L'Orient bolivien conservateur et privilégié comptant une majorité de métis et de blancs, alors que dans l'Ouest andin défavorisé dominent les populations originaires aymara et quechua, le risque de fracture lié à l'autonomie contestée par le président Evo Morales est à la fois économique et ethnique. De nombreux observateurs jugent ces ingrédients explosifs. Dans de récents articles publiés par le quotidien officiel cubain Granma, Fidel Castro croit inévitable une tragédie en Bolivie. Au Venezuela, Hugo Chavez a plusieurs fois insinué qu'il soutiendrait militairement son allié Evo Morales s'il était la cible d'un "complot impérialiste", hypothèse à laquelle il assimile une partition de la Bolivie.
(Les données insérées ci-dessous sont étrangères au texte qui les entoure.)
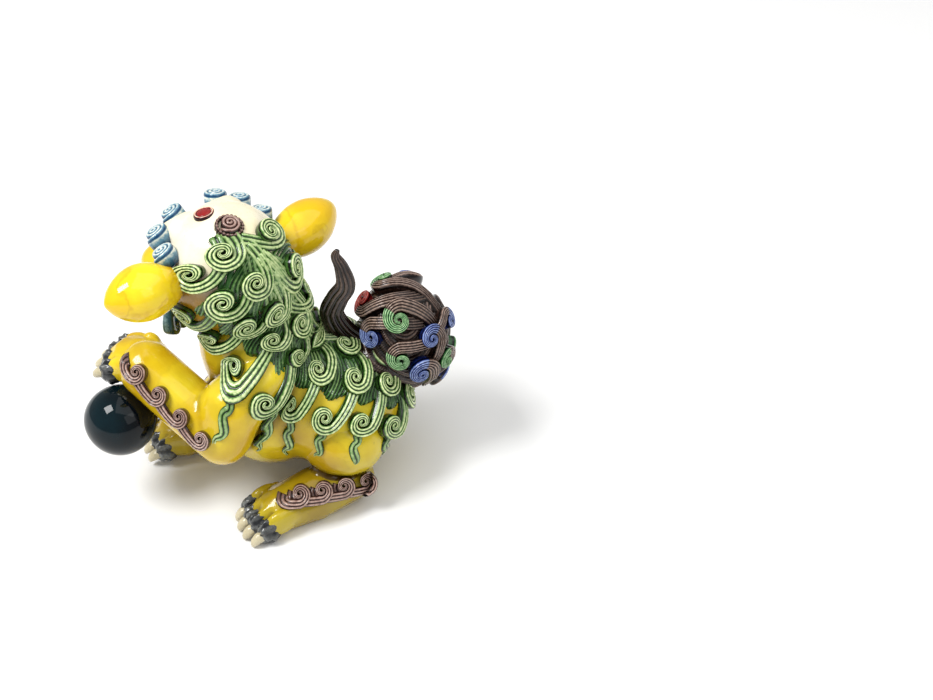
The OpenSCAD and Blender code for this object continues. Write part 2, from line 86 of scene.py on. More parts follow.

Avec ses 370.621 km², le tiers de la superficie nationale, Santa Cruz est le plus vaste des neuf départements boliviens. Industrie, mines (fer, manganèse), élevage, production agricole (la moitié de celle du pays) et hydrocarbures (moins abondants que dans le département proche de Tajira) assurent la richesse de Santa Cruz. Selon le préfet Ruben Costas, la région fournit à la Bolivie "plus de la moitié" de ses ressources fiscales. Les 2,4 millions d'habitants du département, le quart de la population bolivienne, jouissent du plus haut indice national de développement humain.

Les départements de Pando, Beni et Tarija ayant eux aussi convoqué pour juin un référendum sur leur propre statut d'autonomie, la fièvre régionaliste couvre la totalité de l'est de la Bolivie, littéralement coupée en deux entre centralistes et régionalistes. Ces derniers, compte tenu du département de Tarija, ont sous la main 90% des hydrocarbures nationaux, surtout le gaz naturel. Les réserves boliviennes de gaz ne sont surpassées en Amérique du Sud que par celles du Venezuela.
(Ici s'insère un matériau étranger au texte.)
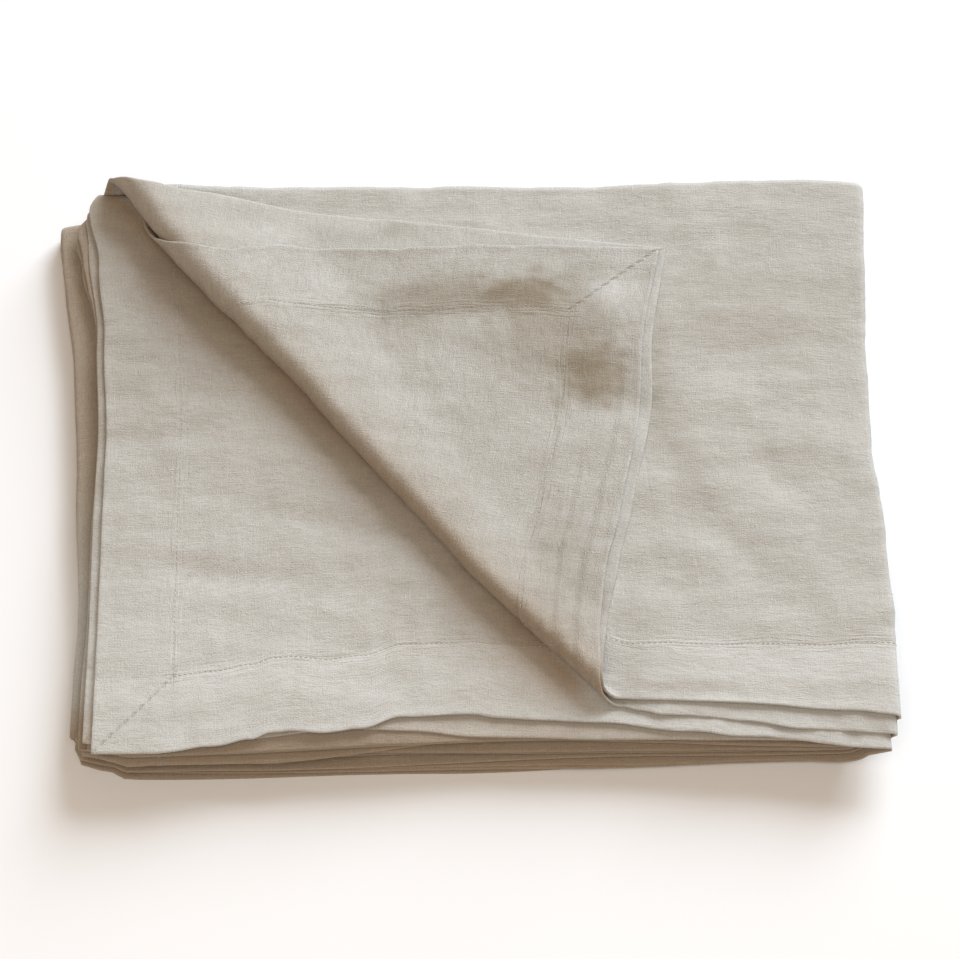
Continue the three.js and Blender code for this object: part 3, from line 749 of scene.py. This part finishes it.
# %% A socket that does sums
class Wire:
    def __init__(self, tree, socket):
        self.tree, self.socket = tree, socket

    def node(self, kind, settings=None, output=0, **values):
        """Adds a node, sets it up, plugs in its values, and returns one of its outputs."""
        made = self.tree.nodes.new(kind)
        for name, value in (settings or {}).items():
            if name == "stops":
                ramp = made.color_ramp.elements
                for i, (place, colour) in enumerate(value):
                    stop = ramp[i] if i < 2 else ramp.new(place)
                    stop.position, stop.color = place, (*colour, 1)
            else:
                setattr(made, name, value)
        for name, value in values.items():
            key = name.replace("_", " ") if not name.startswith("in") else int(name[2:])
            target = made.inputs[key]
            if isinstance(value, Wire):
                self.tree.links.new(value.socket, target)
            else:
                target.default_value = value
        return Wire(self.tree, made.outputs[output])

    def sum(self, operation, other=0.0, swap=False):
        pair = (other, self) if swap else (self, other)
        return self.node("ShaderNodeMath", {"operation": operation}, in0=pair[0], in1=pair[1])

    def __add__(self, other): return self.sum("ADD", other)
    def __radd__(self, other): return self.sum("ADD", other)
    def __sub__(self, other): return self.sum("SUBTRACT", other)
    def __rsub__(self, other): return self.sum("SUBTRACT", other, swap=True)
    def __mul__(self, other): return self.sum("MULTIPLY", other)
    def __rmul__(self, other): return self.sum("MULTIPLY", other)
    def __truediv__(self, other): return self.sum("DIVIDE", other)
    def least(self, other): return self.sum("MINIMUM", other)
    def most(self, other): return self.sum("MAXIMUM", other)
    def sine(self): return self.sum("SINE")
    def size(self): return self.sum("ABSOLUTE")
    def power(self, other): return self.sum("POWER", other)

    def ramp(self, low, high, to_low=0.0, to_high=1.0):
        return self.node("ShaderNodeMapRange", {"interpolation_type": "SMOOTHSTEP"}, Value=self,
                         in1=low, in2=high, in3=to_low, in4=to_high)

    def colour(self, first, second):
        """Mixes two colours by this value."""
        return self.node("ShaderNodeMix", {"data_type": "RGBA"}, output=2,
                         in0=self, in6=first, in7=second)


def new_material(name):
    material = bpy.data.materials.new(name)
    material.use_nodes = True
    shader = material.node_tree.nodes["Principled BSDF"]
    return material, shader, Wire(material.node_tree, None)


# %% [markdown]
# ## The linen
# A plain weave of uneven yarns: each yarn is a ridge, over one and under the next. Some yarns
# are thicker for a few centimetres, the slubs. Washed linen is matt and grey-beige. Its colour
# also holds painted brown shade beside and on the roll and on the lower layers' sides, and
# painted spots of shade and light on the top.

# %% Linen material
linen, shader, w = new_material("washed_linen")
flat = w.node("ShaderNodeUVMap", {"uv_map": "flat"})
placed = w.node("ShaderNodeMapping", Vector=flat, Scale=(CLOTH_LENGTH, CLOTH_LENGTH, 1.0))
axes = placed.node("ShaderNodeSeparateXYZ", Vector=placed)
u_mm, v_mm = axes, Wire(axes.tree, axes.socket.node.outputs[1])


def stretched_noise(scale_u, scale_v, detail=2.0, shift_by=0.0):
    """Noise over the flat cloth, its grain the given lengths in millimetres."""
    moved = w.node("ShaderNodeMapping", Vector=placed, Scale=(1 / scale_u, 1 / scale_v, 1.0),
                   Location=(shift_by, shift_by * 0.7, shift_by))
    return w.node("ShaderNodeTexNoise", Vector=moved, Scale=1.0, Detail=detail, Roughness=0.5)


YARN = 0.85                                  # from one yarn to the next
warp_slub = stretched_noise(0.9, 11, 2.0, 3.0)
weft_slub = stretched_noise(12, 0.9, 2.0, 11.0)
thick_warp = stretched_noise(1.2, 9, 1.0, 23.0).ramp(0.66, 0.80)
thick_weft = stretched_noise(10, 1.2, 1.0, 31.0).ramp(0.66, 0.80)
cloud = stretched_noise(42, 30, 3.0, 47.0)
grain = stretched_noise(1.0, 0.9, 2.0, 53.0)
crepe = stretched_noise(7.5, 4.2, 3.0, 61.0)

uneven_yarn = (stretched_noise(3.0, 3.0, 1.0, 83.0) - 0.5) * 1.6
warp_ridge = ((u_mm + uneven_yarn) * (math.pi / YARN)).sine()
weft_ridge = ((v_mm + uneven_yarn) * (math.pi / YARN)).sine()
weave = warp_ridge * weft_ridge

# how far in from the cloth's nearest sides, for the seams
in_u, in_v = u_mm.least(CLOTH_LENGTH - u_mm), v_mm.least(CLOTH_WIDTH - v_mm)
dashes = (in_u * (math.pi / 2.3)).sine().ramp(-0.5, 0.5, 0.35, 1.0)
mitre = (in_u - in_v).size().ramp(0.2, 2.4, 1.0, 0.0) * in_u.most(in_v).ramp(
    HEM_WIDTH - 1, HEM_WIDTH, 1.0, 0.0) * dashes
seam = (in_u.least(in_v) - STITCH_LINE).size()
stitch_groove = seam.ramp(0.0, 1.1, 1.0, 0.0)
beside_u, beside_v = ((side - STITCH_LINE).size().ramp(1.0, 12.0, 1.0, 0.0)
                      * seam.ramp(1.0, 12.0, 1.0, 0.0) for side in (in_u, in_v))
gathers = (stretched_noise(1.9, 26, 2.0, 91.0) - 0.5) * beside_u
gathers = gathers + (stretched_noise(26, 1.9, 2.0, 97.0) - 0.5) * beside_v


def pressed_line(across, lengthways, place, low, high, width, slant=0.0):
    """A long crease at a place across the cloth, between two places along it."""
    away = (across - place - (lengthways - low) * slant).size().ramp(0.0, width, 1.0, 0.0)
    return away * lengthways.ramp(low, low + 30) * lengthways.ramp(high - 40, high, 1.0, 0.0)


creases = pressed_line(in_v, u_mm, 14, 70, 335, 5.5, 0.01) * 1.6
creases = creases + pressed_line(in_v, u_mm, 31, 130, 310, 4.5, -0.02) * 1.2
creases = creases + pressed_line(u_mm, v_mm, 352, 130, 235, 1.5, -0.06) * 0.3
creases = creases + pressed_line(u_mm, v_mm, 382, 60, 150, 1.5, -0.1) * 0.2

# painted shade beside and on the roll and on the lower layers' sides, and painted spots of shade
# above nought and of light below
warm, patch = (w.node("ShaderNodeAttribute", {"attribute_name": name}, output=2)
               for name in ("warmth", "patches"))
hem_band = in_v.ramp(STITCH_LINE - 1, STITCH_LINE, 1.0, 0.0) * u_mm.ramp(330.0, 350.0)
tone = (warp_slub - 0.5) * 0.75 + (weft_slub - 0.5) * 0.85 + (grain - 0.5) * 2.0
tone = tone + (cloud - 0.5) * 0.4 + (crepe - 0.5) * 0.5
tone = tone + thick_warp * 0.75 + thick_weft * 0.85 - 0.04
# painted spots below nought make the tone paler: painted light
tone = tone - mitre * 0.45 - stitch_groove * 0.05 + hem_band * 0.40 + (0.0 - patch).most(0.0) * 1.1
LINEN_DARK, LINEN_LIGHT = (0.375, 0.362, 0.322, 1), (0.590, 0.597, 0.578, 1)
base = (tone * 0.62 + 0.5).colour(LINEN_DARK, LINEN_LIGHT)
# the brown of the painted shade, and the taupe of the painted spots of shade
SHADE_BROWN, SPOT_SHADE_TAUPE = (0.64, 0.455, 0.295, 1), (0.56, 0.475, 0.375, 1)
for share, colour in ((warm, SHADE_BROWN), (patch.most(0.0), SPOT_SHADE_TAUPE)):
    base = w.node("ShaderNodeMix", {"data_type": "RGBA", "blend_type": "MULTIPLY"}, output=2,
                  in0=share, in6=base, in7=colour)
linen.node_tree.links.new(base.socket, shader.inputs["Base Color"])
shader.inputs["Roughness"].default_value = 0.92
shader.inputs["Specular IOR Level"].default_value = 0.25
shader.inputs["Sheen Weight"].default_value = 0.12
shader.inputs["Sheen Roughness"].default_value = 0.6

height = weave * 0.03 + (warp_slub - 0.5) * 0.20 + (weft_slub - 0.5) * 0.24
height = height + thick_warp * 0.16 + thick_weft * 0.18 + (grain - 0.5) * 0.34
height = height + (crepe - 0.5) * 0.55 + gathers * 0.9 - creases * 0.5
height = height - mitre * 0.45 - stitch_groove * 0.10
# the flap shows its weave half as strongly again
height = height * (v_mm.ramp(1120.0, 1170.0) * u_mm.ramp(330.0, 350.0, 1.0, 0.0) * 0.5 + 1.0)
bump = height.node("ShaderNodeBump", Strength=1.0, Distance=MM, Height=height)
linen.node_tree.links.new(bump.socket, shader.inputs["Normal"])
cloth_mesh.materials.append(linen)
print("linen:", len(linen.node_tree.nodes), "nodes")

# %% Thread material
thread_material, thread_shader, tw = new_material("hem_thread")
speck = tw.node("ShaderNodeTexCoord", output=3)
spun = tw.node("ShaderNodeTexNoise", Vector=speck, Scale=900.0, Detail=2.0)
thread_colour = spun.ramp(0.3, 0.7).colour((0.44, 0.41, 0.36, 1), (0.60, 0.57, 0.52, 1))
thread_material.node_tree.links.new(thread_colour.socket, thread_shader.inputs["Base Color"])
thread_shader.inputs["Roughness"].default_value = 0.75
thread_mesh.materials.append(thread_material)

# %% [markdown]
# ## What rides and what rests
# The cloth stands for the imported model's node. It is one sheet, folded, lying on its own
# lowest layer, and the stitching goes with it.

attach(cloth, "root")
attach(thread, "root")
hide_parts("tablecloth")

# %% [markdown]
# ## Light and floor
# A plain pale floor, one large soft light from behind and to the right, as from a window, and
# a warm dim light from everywhere else, so the hollows turn brown.

# %% Studio
floor_mesh = bpy.data.meshes.new("floor")
FLOOR_REACH = 6.0                            # metres each way
floor_mesh.from_pydata([(x * FLOOR_REACH, y * FLOOR_REACH, 0)
                        for x, y in ((-1, -1), (1, -1), (1, 1), (-1, 1))], [], [(0, 1, 2, 3)])
floor = bpy.data.objects.new("floor", floor_mesh)
bpy.context.scene.collection.objects.link(floor)
floor_material, floor_shader, _ = new_material("pale_floor")
floor_shader.inputs["Base Color"].default_value = (0.93, 0.955, 0.985, 1)
floor_shader.inputs["Roughness"].default_value = 0.9
floor_mesh.materials.append(floor_material)


def area_light(name, place, energy, size, colour):
    data = bpy.data.lights.new(name, "AREA")
    data.shape, data.size, data.size_y = "RECTANGLE", size, size
    data.energy, data.color = energy, colour
    light = bpy.data.objects.new(name, data)
    bpy.context.scene.collection.objects.link(light)
    light.location = place
    light.rotation_euler = (LOOK_AT - Vector(place)).to_track_quat("-Z", "Y").to_euler()


area_light("window", (2.1, 3.7, 2.3), 345, 3.0, (0.86, 0.93, 1.0))
area_light("fill", (-0.3, -1.0, 2.0), 16, 1.6, (1.0, 0.94, 0.86))
world = bpy.data.worlds.new("room")
bpy.context.scene.world = world
world.use_nodes = True
world.node_tree.nodes["Background"].inputs["Color"].default_value = (1.0, 0.74, 0.52, 1)
world.node_tree.nodes["Background"].inputs["Strength"].default_value = 0.34
bpy.context.scene.view_settings.view_transform = "Standard"
print("studio ready")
Les départements centraux de Cochabamba et de Chuquisaca appuient également l'autonomie régionale, mais n'ont pas convoqué de référendum autonomiste. A peine trois des neuf départements boliviens -les andins de Potosi, Oruro et La Paz- appuient le centralisme du président Evo Morales. Les préfets des départements étant issus, comme le chef de l'Etat, d'élections démocratiques, le choc des pouvoirs et des légitimités est servi en Bolivie.